Kick has drawn attention by positioning itself as streamer friendly, especially in conversations about revenue share and flexibility. For creators frustrated with tighter monetization structures elsewhere, that pitch can be persuasive even before they fully establish an audience on the new site. Some also believe a newer platform gives them a better chance to stand out, since they are not competing against years of entrenched channels in every category. The appeal is not just money, but the possibility of resetting the competitive field.

There is also a psychological factor behind these moves. Streamers often work in public for long hours while adjusting constantly to algorithm changes, audience expectations, and moderation pressure. A platform migration can feel like a strategic reboot, giving creators a new narrative to share with fans and sponsors. In that sense, switching platforms is sometimes about momentum and identity as much as analytics.

Still, not every move is driven by dissatisfaction. Some streamers are simply treating platform choice like any entrepreneur would treat distribution channels, looking for the best environment to grow. They compare traffic trends, average watch time, and category strength, often using services that publish a platform viewership comparison to evaluate where audiences actually spend time. A creator with a loyal following may accept lower overall site traffic if the financial model is more favorable. Another may stay where the biggest audience already exists because scale itself creates opportunity.

The Risks Behind Switching Platforms

Leaving an established platform is rarely as simple as posting a new link. Viewers build habits around notifications, subscriptions, clips, and familiar browsing patterns, and many do not follow immediately when a creator relocates. Some fans will support the move out of loyalty, but casual viewers often disappear during the transition. That means a creator may gain better terms on paper while losing momentum in practice.

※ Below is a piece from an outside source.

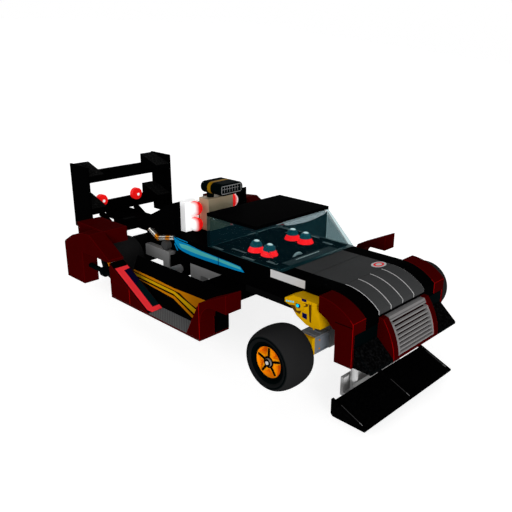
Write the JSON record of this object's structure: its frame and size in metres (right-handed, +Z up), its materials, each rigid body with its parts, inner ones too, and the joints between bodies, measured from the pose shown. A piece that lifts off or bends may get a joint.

Advertisers and collaborators also watch these moves carefully. A platform with strong buzz may still offer less certainty when brands want broad reach, predictable moderation, and stable metrics. Streamers trying to become long term media businesses must think beyond direct fan income and consider how agencies, sponsors, and future partners will view the new home base. A switch that helps in the short run can complicate negotiations later if the ecosystem remains volatile.

There is also the issue of audience culture. Every live platform develops its own norms around chat behavior, content style, and what kinds of personalities tend to thrive there. A creator who built a comfortable niche on Twitch may discover that the new audience expects a different pace, tone, or edge. Successful transitions usually come from streamers who understand that migration is not only technical but cultural.

What This Means for Streaming as a Career

The fact that creators now analyze platforms this closely says a great deal about how mature streaming has become. People are no longer asking whether streaming can be a real job, because thousands have already answered that question through daily work. Instead, they are debating where that work is best supported and which company offers the strongest long term environment. That is the kind of discussion expected in a developed industry, not a passing internet trend.

For viewers, these platform battles may look like brand rivalry or creator drama. For streamers, the stakes are closer to choosing an employer, storefront, and business partner at the same time. The platform determines how money flows, how communities grow, and how visible a creator can become in a crowded market. When a streamer leaves Twitch for Kick, the move usually reflects a broader calculation about sustainability rather than a random impulse.

As streaming continues to professionalize, mobility between platforms will probably remain part of the landscape. Some creators will prioritize audience size, others will prioritize revenue share, and many will keep adjusting as the market changes. What matters is that live content has grown into a field where those choices can shape an entire career. The rise of full time streaming made platform loyalty less automatic and platform strategy far more important.